In order to overcome the problem shown in Figure 5 and to deal with the moment resulting from sideways forces through the umbilical cable 108, it is necessary to be able to move the buoyancy member 102 sideways as well as backwards and forwards as shown in Figure 6. This can be achieved by means of the embodiment shown in Figure 7, in which parts common to the embodiment of Figure 6 are denoted by like reference numerals but increased by 100.

Referring to Figure 7, the strong subframe 220 of the movable buoyancy member 202 is connected to the main machinery frame 203 by three links 224, or by four if the frame is sufficiently flexible. The links 224 are provided with ball joints at each end. The buoyancy block 202 is shown in dotted lines in the Figure for the sake of clarity. The buoyancy frame 220 is fitted with four lugs 223, one at each corner, which connect to the tops of four suspension links 224 through ball joints and pins. These links 224 connect to similar support brackets 225 on the main frame 203 through similar ball joints and pins.
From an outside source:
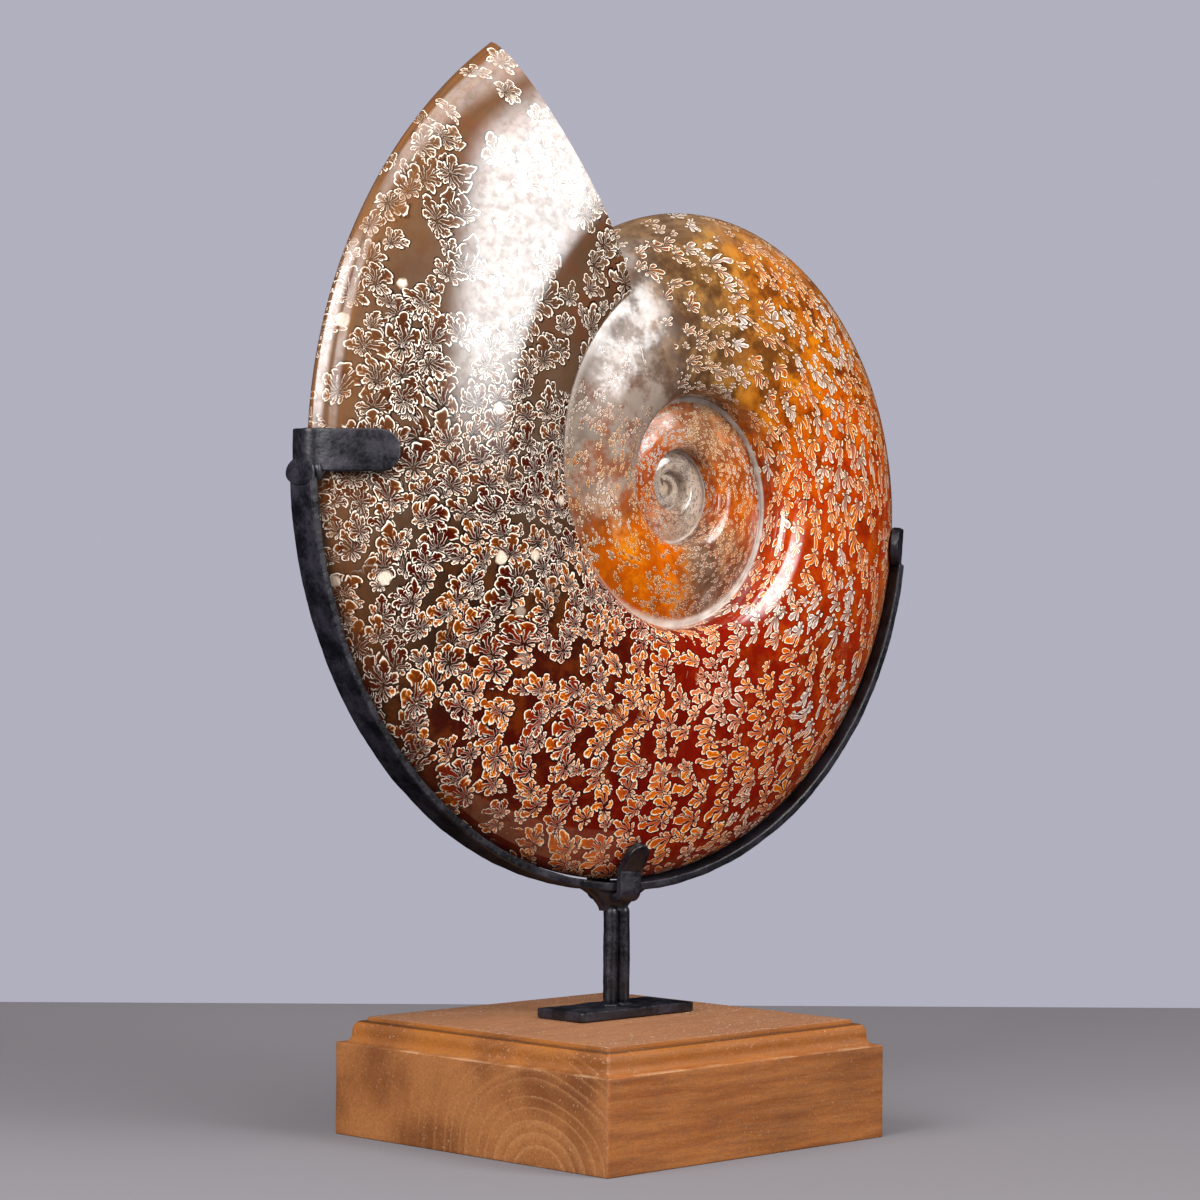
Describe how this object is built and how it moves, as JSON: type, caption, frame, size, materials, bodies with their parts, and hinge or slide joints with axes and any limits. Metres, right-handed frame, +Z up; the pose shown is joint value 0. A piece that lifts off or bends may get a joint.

This arrangement allows the buoyancy frame 220 to move forwards and backwards, and to rotate, relative to the main frame 203 in a horizontal plane that moves up and down slightly. This movement is controlled by three hydraulic cylinders 222,226, each of which is connected at one end to the buoyancy frame 220 and at the other end to the main frame 203. Longitudinal cylinder 222 corresponds to that of Figure 6 and controls the forwards and backwards location of the buoyancy member 202. Two lateral cylinders 226 control the sideways location of the buoyancy member 202, and are normally kept the same length as each other.

It will be appreciated by persons skilled in the art that the above embodiments have been described by way of example only, and not in any limitative sense, and that various alterations and modifications are possible without departure from the scope of the invention as defined by the appended claims.